> _GIVEN REQUEST_: Of all the lines in the data below, how many contain "slide"? Report that number alone.

> _RECORDED INFORMATION_:
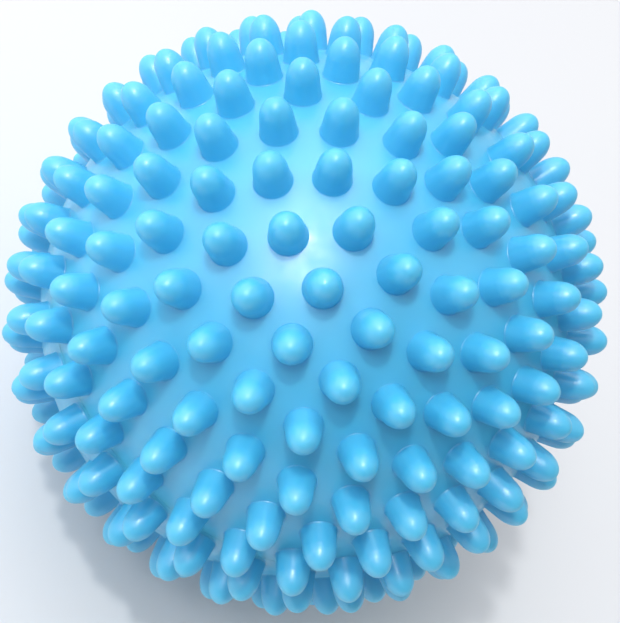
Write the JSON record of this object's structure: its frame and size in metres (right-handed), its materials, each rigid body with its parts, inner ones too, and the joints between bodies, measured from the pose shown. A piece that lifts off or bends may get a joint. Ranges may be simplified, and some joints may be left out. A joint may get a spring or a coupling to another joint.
{
  "type": "dryer ball",
  "caption": "Hollow soft ball covered in tapered round-ended nubs, an upper and a lower half shell bonded together, with an air valve and its pull-out plug in place of a nub.",
  "frame": {"origin": "centre of the ball", "axes": "+Z along the moulding axis, out through the nub on the upper pole; the bonded parting line lies in the XY plane; the rings of nubs are counted round from -Y towards +X"},
  "size_m": [0.0698, 0.0698, 0.07],
  "materials": {
    "shell_pvc": "glossy soft PVC, light blue, slightly translucent",
    "valve_seat_pvc": "satin soft PVC, a shade darker than the shell",
    "valve_plug_pvc": "satin firm PVC, milky pale blue"
  },
  "bodies": {
    "ball": {"upper_half_shell": "shell_pvc", "lower_half_shell": "shell_pvc", "valve_seat": "valve_seat_pvc"},
    "plug": {"valve_plug": "valve_plug_pvc"}
  },
  "joints": [
    {"name": "plug_pull", "type": "slide", "parent": "ball", "child": "plug", "axis": [-0.6342, 0.7258, 0.2664], "range_m": [0, 0.014]}
  ]
}
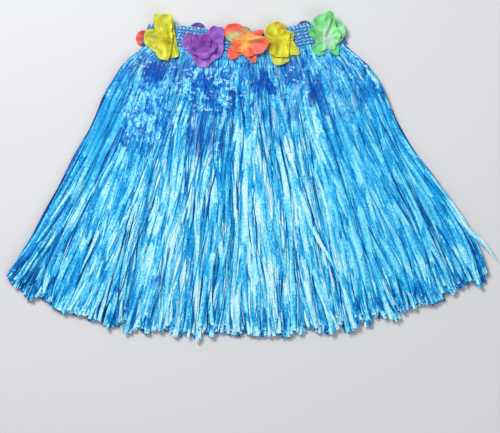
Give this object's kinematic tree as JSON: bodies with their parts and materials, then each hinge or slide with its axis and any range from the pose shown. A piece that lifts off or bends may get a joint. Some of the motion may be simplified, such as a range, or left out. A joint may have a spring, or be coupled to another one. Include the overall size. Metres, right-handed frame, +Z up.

> _REPLY TO THE TASK_: 2